1\. I'm using both wasm and asm.js (installed using rustup) and it works for
me extremely well, no weird bugs, very easy to set up.

However I'm really missing a way to pass arguments to the linker, like "-s
BINARYEN_METHOD='asmjs,native-wasm'" or "-s EMCC_DEBUG=1" or "-s
DETERMINISTIC=1" or "-s SIMD=1" or "SIDE_MODULE=1"

I think there is already a bug opened for this but I'm not able to find it on
Google right now.

From crate.io, I'm missing a N-dimensional array library (BLAS/LAPACK like)
that compile to webassembly. There is ndarray[3], but its available BLAS
dependencies are using fortran and therefore not compilable to wasm. Maybe
thoses projects could help: emlapack[4], weblas[5]

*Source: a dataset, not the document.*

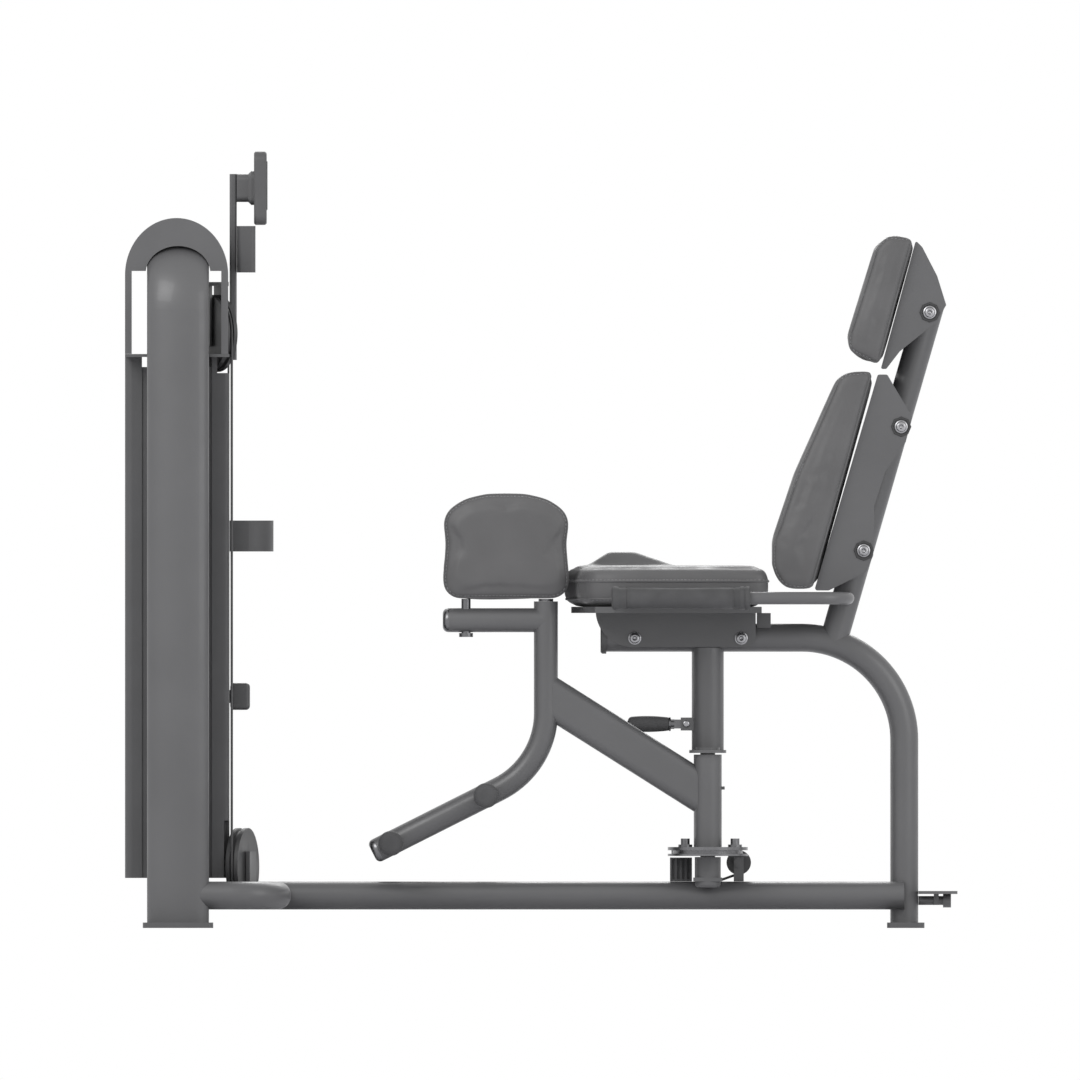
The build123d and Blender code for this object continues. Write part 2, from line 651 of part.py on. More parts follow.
def padded_block(points, half_width, round_r, edge_r):
    face = make_face(Polyline(*points, close=True))
    face = fillet(face.vertices(), round_r)
    pad = profile_xz(face, -half_width, half_width)
    return fillet(pad.faces().sort_by(Axis.Y)[0].edges() + pad.faces().sort_by(Axis.Y)[-1].edges(), edge_r)


def hollow_shell(points, half_width, round_r):
    face = make_face(Polyline(*points, close=True))
    face = fillet(face.vertices(), round_r)
    shell = profile_xz(face, -half_width, half_width)
    cavity = profile_xz(offset(face, -5), -half_width + 5, half_width - 5)
    x0, z0 = along_back(-60)
    x1, z1 = along_back(655)
    tube = rod(TUBE_R + 0.2, (x0, 0, z0), (x1, 0, z1))
    return max((shell - cavity - tube).solids(), key=lambda solid: solid.volume)


BACK_CUSHION = [(668.5, 1116), (605, 1113), (512, 911), (464, 770), (464, 712), (487, 676), (544, 676)]
BACK_SHELL = [(673, 1107), (692, 1107), (742, 1022), (729, 972), (688, 913), (666, 844), (664, 745),
              (650, 712), (575, 675), (546, 675)]
HEAD_CUSHION = [(746.5, 1379), (697, 1388), (672, 1362), (615, 1180), (615, 1152), (675.5, 1122)]
HEAD_SHELL = [(749, 1375), (762, 1362), (792, 1304), (810, 1246), (790, 1212), (717, 1153), (690, 1118),
              (679, 1118)]


def back_cushion():
    return padded_block(BACK_CUSHION, 170, 14, 12)


def head_cushion():
    return padded_block(HEAD_CUSHION, 140, 6, 6)


def back_shell():
    return hollow_shell(BACK_SHELL, 145, 5)


def head_shell():
    return hollow_shell(HEAD_SHELL, 115, 3)


def frame_bolts():
    """Bolts of the seat brackets and back shells, and the lever's pin."""
    pieces = [rod(LEVER_PIN_R, (LEVER_X, -17, LEVER_Z), (LEVER_X, 17, LEVER_Z))]
    for s in (-1, 1):
        for x, y, z in ((187, 35, 579.5), (400, 35, 579.5), (720, 145, 1002.6), (645, 145, 754.8),
                        (777, 115, 1231.4)):
            head = rod(13, (x, s * y, z), (x, s * (y + 8), z))
            pieces.append(fillet(head.edges().group_by(Axis.Y)[0 if s < 0 else -1], 3))
    return group(*pieces)


def end_caps():
    """Plastic caps on the seat beam and the back tube."""
    cap = rod(32, (118.5, 0, BEAM_Z), (BEAM_START, 0, BEAM_Z))
    return fillet(cap.edges().group_by(Axis.X)[0], 5)


def release_lever():
    """Flat tongue on the pin, and the round neck that the grip is pressed on."""
    tongue = block(258, LEVER_X, -8, 8, LEVER_Z - 9, LEVER_Z + 9)
    tongue += rod(9, (LEVER_X, -8, LEVER_Z), (LEVER_X, 8, LEVER_Z))
    tongue -= rod(LEVER_PIN_R + 0.06, (LEVER_X, -20, LEVER_Z), (LEVER_X, 20, LEVER_Z))
    neck = rod(10, (230, 0, LEVER_Z), (266, 0, LEVER_Z)) + rod(14, (255.5, 0, LEVER_Z), (259, 0, LEVER_Z))
    return tongue + neck


def lever_grip():
    grip = rod(16, (171.5, 0, LEVER_Z), (255.5, 0, LEVER_Z))
    grip = fillet(grip.edges().group_by(Axis.X)[0], 8)
    return grip - rod(10, (230, 0, LEVER_Z), (280, 0, LEVER_Z))


# ---------------------------------------------------------------- leg arms

def arm_path(s):
    y = s * PIVOT_Y
    end_z = ARM_CORNER_Z - (ARM_X - ARM_END_X) * sin(radians(ARM_SLOPE)) / cos(radians(ARM_SLOPE))
    points = [(ARM_X, y, ARM_TOP), (ARM_X, y, ARM_CORNER_Z), (ARM_END_X, y, end_z)]
    return FilletPolyline(*points, radius=ARM_BEND)


def arm_bar(s, radius):
    path = arm_path(s)
    return sweep(Plane(origin=path @ 0, z_dir=path % 0) * Circle(radius), path=path)


def peg_places():
    """(X, Z) of the two foot pegs, on the lower arm's centre line."""
    slope = sin(radians(ARM_SLOPE)) / cos(radians(ARM_SLOPE))
    return [(x, ARM_CORNER_Z - (ARM_X - x) * slope) for x in PEG_X]


def arm_tube(s):
    y = s * PIVOT_Y
    bar = rod(ARM_R, (ARM_X, y, CROSSBAR_Z), (CROSSBAR_END, y, CROSSBAR_Z))
    bore = rod(ARM_R - ARM_WALL, (ARM_X, y, CROSSBAR_Z), (CROSSBAR_END - 6, y, CROSSBAR_Z))
    whole = arm_bar(s, ARM_R) + bar - arm_bar(s, ARM_R - ARM_WALL) - bore
    whole -= Pos(PIN_X, y, 580) * Cylinder(PIN_R, 80, align=FROM_BASE)
    for x, z in peg_places():
        spigot = rod(PEG_CORE_R, (x, y - s * 52, z), (x, y + s * 108, z)) - arm_bar(s, ARM_R - ARM_WALL)
        whole += spigot
    return whole


def arm_brace(s):
    y = s * PIVOT_Y
    near, far = Vector(0, y, 473.3), Vector(330, y, 265)
    along = far - near
    start = Plane(origin=near, x_dir=Vector(0, 1, 0), z_dir=along)
    section = SlotOverall(81, 40, rotation=90) - SlotOverall(74, 33, rotation=90)
    beam = extrude(start * section, along.length)
    beam -= arm_bar(s, ARM_R)
    beam -= Pos(PIVOT_X, y, 100) * Cylinder(HUB_R, 400, align=FROM_BASE)
    return max(beam.solids(), key=lambda solid: solid.volume)


def pivot_hub(s):
    y = s * PIVOT_Y
    bore = SHAFT_R + 5
    sleeve = Pos(PIVOT_X, y, HUB_BOTTOM) * Cylinder(HUB_R, HUB_TOP - HUB_BOTTOM, align=FROM_BASE)
    sleeve -= Pos(PIVOT_X, y, 100) * Cylinder(bore, 400, align=FROM_BASE)
    bushes = []
    for z in (HUB_BOTTOM, HUB_TOP - 40):
        ring = Pos(PIVOT_X, y, z) * Cylinder(bore, 40, align=FROM_BASE)
        bushes.append(ring - Pos(PIVOT_X, y, z - 1) * Cylinder(SHAFT_R + 0.06, 50, align=FROM_BASE))
    sleeve += rod(3.2, (PIVOT_X + HUB_R - 2, y, 280), (PIVOT_X + HUB_R + 6, y, 280))
    return group(sleeve, *bushes)


def cable_cam(s):
    """Grooved cam on the hub, with the end of the cable that lies round it and its bolts."""
    low, high = CAM_BOTTOM, CAM_BOTTOM + CAM_T
    groove_low, groove_high = CAM_RUN_Z - 3.5, CAM_RUN_Z + 3.5
    section = Polyline((HUB_R, low), (CAM_R, low), (CAM_R, groove_low), (CAM_GROOVE_R, groove_low),
                       (CAM_GROOVE_R, groove_high), (CAM_R, groove_high), (CAM_R, high), (HUB_R, high),
                       close=True)
    disc = revolve(Plane.XZ * make_face(section), Axis.Z)
    wrap_start = Plane(origin=(72.5, 0, CAM_RUN_Z), x_dir=(1, 0, 0), z_dir=(0, 1, 0)) * Circle(CABLE_R)
    wrap = revolve(wrap_start, Axis.Z, 115)
    wrap = Rot(0, 0, 35 if s < 0 else 210) * wrap
    anchor = Rot(0, 0, 150 * -s) * Pos(75, 0, CAM_RUN_Z) * Box(12, 10, 7)
    piece = disc + wrap + anchor
    for x in (-45, 54.5):
        piece += Pos(x, 0, high) * Cylinder(14, 5, align=FROM_BASE)
        piece += Pos(x, 0, high + 5) * Cylinder(9, 12, align=FROM_BASE)
    return Pos(PIVOT_X, s * PIVOT_Y, 0) * piece


def thigh_pad(s):
    left, right, shoulder = -196.5, 55.5, 838
    sides = Polyline((left, shoulder), (left, PAD_BOTTOM), (right, PAD_BOTTOM), (right, shoulder))
    crown = ThreePointArc((right, shoulder), ((left + right) / 2, PAD_TOP), (left, shoulder))
    face = make_face(sides + crown)
    face = fillet(face.vertices(), 20)
    pad = profile_xz(face, -PAD_T / 2, PAD_T / 2)
    pad = fillet(pad.faces().sort_by(Axis.Y)[0].edges() + pad.faces().sort_by(Axis.Y)[-1].edges(), 14)
    return Pos(0, s * PIVOT_Y, 0) * pad


def foot_pegs(s):
    """Rubber sleeves, outside and inside the lower arm."""
    pieces = []
    for x, z in peg_places():
        for y0, y1, bore_end in ((115, 206, 199), (65, 32, 38)):
            sleeve = rod(PEG_R, (x, s * y0, z), (x, s * y1, z))
            tip = sleeve.edges().sort_by(lambda edge: abs(abs(edge.center().Y) - y1))[0]
            sleeve = fillet(tip, 12)
            pieces.append(sleeve - rod(PEG_CORE_R, (x, s * y0, z), (x, s * bore_end, z)))
    return group(*pieces)


def arm_fasteners(s):
    """Thigh pad pin, nut and collar, and the two domed tube caps."""
    y = s * PIVOT_Y
    nut_z = CROSSBAR_Z - ARM_R - 9.6
    pin = Pos(PIN_X, y, nut_z + 3) * Cylinder(PIN_R, PAD_BOTTOM - nut_z - 3, align=FROM_BASE)
    nut = Pos(PIN_X, y, nut_z) * Cylinder(14, 8, align=FROM_BASE)
    collar_z = ARM_TOP + 0.1
    collar = Pos(ARM_X, y, collar_z) * Cylinder(14.7, PAD_BOTTOM - collar_z, align=FROM_BASE)
    caps = []
    path = arm_path(s)
    for end, out in ((Vector(CROSSBAR_END, y, CROSSBAR_Z), Vector(-1, 0, 0)), (path @ 1, path % 1)):
        cap = Plane(origin=end, z_dir=out) * Cylinder(ARM_R, 13, align=FROM_BASE)
        tip = cap.edges().sort_by(lambda edge: -(edge.center() - end).dot(out))[0]
        caps.append(fillet(tip, 11))
    return group(pin + nut, collar, *caps)


# ---------------------------------------------------------------- files

def write_parts():
    single = [tower_arch, base_rail, base_yoke, foot_plates, seat_spine, back_tube, seat_post, pivot_posts,
              rear_tie, stack_cross_plates, guide_rods, rubber_bumpers, lower_plates, moving_plates,
              head_plate, selector_pin, front_shroud, rear_shroud, hood, pulley_brackets, cables,
              console_post, console_housing, console_screen, accessory_tray, bottle_holder, seat_cushion,
              seat_plate, seat_brackets, handle_tubes, handle_grips, back_cushion, head_cushion, back_shell,
              head_shell, frame_bolts, end_caps, release_lever, lever_grip]
    paired = [top_pulley, bottom_pulley, return_pulley, arm_tube, arm_brace, pivot_hub, cable_cam,
              thigh_pad, foot_pegs, arm_fasteners]
    os.makedirs("parts", exist_ok=True)
    for make in single:
        export_step(make(), "parts/" + make.__name__ + ".step")
    for make in paired:
        for name, s in SIDES.items():
            export_step(make(s), "parts/" + name + "_" + make.__name__ + ".step")


write_parts()
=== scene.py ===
import json
import math

import bmesh
import bpy
from mathutils import Matrix, Vector
from mathutils.bvhtree import BVHTree

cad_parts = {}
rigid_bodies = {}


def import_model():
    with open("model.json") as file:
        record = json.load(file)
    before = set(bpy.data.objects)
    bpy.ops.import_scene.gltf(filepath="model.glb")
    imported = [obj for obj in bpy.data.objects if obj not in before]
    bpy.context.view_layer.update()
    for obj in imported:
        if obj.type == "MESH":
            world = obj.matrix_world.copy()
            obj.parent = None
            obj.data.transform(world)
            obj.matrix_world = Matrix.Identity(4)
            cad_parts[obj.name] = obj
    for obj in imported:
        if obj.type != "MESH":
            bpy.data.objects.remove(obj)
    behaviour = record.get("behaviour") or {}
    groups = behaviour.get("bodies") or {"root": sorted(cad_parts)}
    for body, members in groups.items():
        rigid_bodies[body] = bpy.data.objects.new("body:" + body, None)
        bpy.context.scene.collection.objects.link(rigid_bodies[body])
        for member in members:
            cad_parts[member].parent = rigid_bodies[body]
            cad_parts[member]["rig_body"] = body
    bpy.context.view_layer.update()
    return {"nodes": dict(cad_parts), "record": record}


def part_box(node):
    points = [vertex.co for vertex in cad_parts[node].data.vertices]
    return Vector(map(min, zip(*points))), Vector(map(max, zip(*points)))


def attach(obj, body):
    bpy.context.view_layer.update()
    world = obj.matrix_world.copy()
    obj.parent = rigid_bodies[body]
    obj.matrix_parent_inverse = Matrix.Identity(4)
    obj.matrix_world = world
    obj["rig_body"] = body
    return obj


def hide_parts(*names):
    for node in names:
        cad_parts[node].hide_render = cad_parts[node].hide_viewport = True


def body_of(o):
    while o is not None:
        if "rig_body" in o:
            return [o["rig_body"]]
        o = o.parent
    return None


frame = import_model()
SIDES = {"left": -1, "right": 1}

# Lengths are in metres, light powers in watts.
CAMERA_SPAN = 2.16
CAMERA_PLACE = (-0.0025, -6.0, 0.776)
LIGHT_TARGET = (0, 0, 0.7)
FLOOR_HALF = 6.0

# The noise textures hold nearly all of their values between these two.
NOISE_LOW = 0.3
NOISE_HIGH = 0.7

CORNER_STEPS = 5
TURNED_STEPS = 48
DOME_STEPS = 8
BEVEL_ANGLE = 50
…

Also, I know it would be difficult to implement and would need some kind of
better interaction with emscripten, but anything that makes it easier to pass
and convert/cast object/arguments to and from javascript would be welcome.
Right now, it requires a lot of boilerplate and unsafe code, mostly with
structs [6].

2\. I'm using it and considers using it more, I love it, thank a lot to
everyone working on it!

3\. Right now I'm deep into deep learning and I'm thinking about writting an
implementation in Rust (that's why it would be nice to have a BLAS/LAPACK
library). It could then be used on the Tensorflow playground[6] to showcase
the technology.

[0] [https://buddhabrot.paulg.fr](https://buddhabrot.paulg.fr)

[1]
[https://news.ycombinator.com/item?id=15491781](https://news.ycombinator.com/item?id=15491781)

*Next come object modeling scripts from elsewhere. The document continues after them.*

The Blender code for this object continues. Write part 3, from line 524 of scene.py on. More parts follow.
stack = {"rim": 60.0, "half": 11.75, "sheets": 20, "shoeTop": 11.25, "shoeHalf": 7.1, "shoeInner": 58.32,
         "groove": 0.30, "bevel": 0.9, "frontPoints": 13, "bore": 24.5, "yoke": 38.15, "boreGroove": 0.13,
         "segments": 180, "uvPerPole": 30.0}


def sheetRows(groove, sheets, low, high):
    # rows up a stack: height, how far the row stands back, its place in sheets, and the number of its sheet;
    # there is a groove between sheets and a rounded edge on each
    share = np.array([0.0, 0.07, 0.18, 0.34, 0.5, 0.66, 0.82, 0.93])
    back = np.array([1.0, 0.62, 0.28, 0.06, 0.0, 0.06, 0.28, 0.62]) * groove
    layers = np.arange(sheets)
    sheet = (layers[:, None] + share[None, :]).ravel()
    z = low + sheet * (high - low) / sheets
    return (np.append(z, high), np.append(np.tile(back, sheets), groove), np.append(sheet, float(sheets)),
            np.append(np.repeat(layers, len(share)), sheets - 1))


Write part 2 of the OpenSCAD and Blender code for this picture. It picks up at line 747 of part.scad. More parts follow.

[3] [https://crates.io/crates/ndarray](https://crates.io/crates/ndarray)

[4] [https://github.com/likr/emlapack](https://github.com/likr/emlapack)

[5]
[https://www.npmjs.com/package/weblas](https://www.npmjs.com/package/weblas)

[6] [https://github.com/PaulGrandperrin/rustybrot-
web/blob/master...](https://github.com/PaulGrandperrin/rustybrot-
web/blob/master/src/main.rs)

[7] [http://playground.tensorflow.org](http://playground.tensorflow.org)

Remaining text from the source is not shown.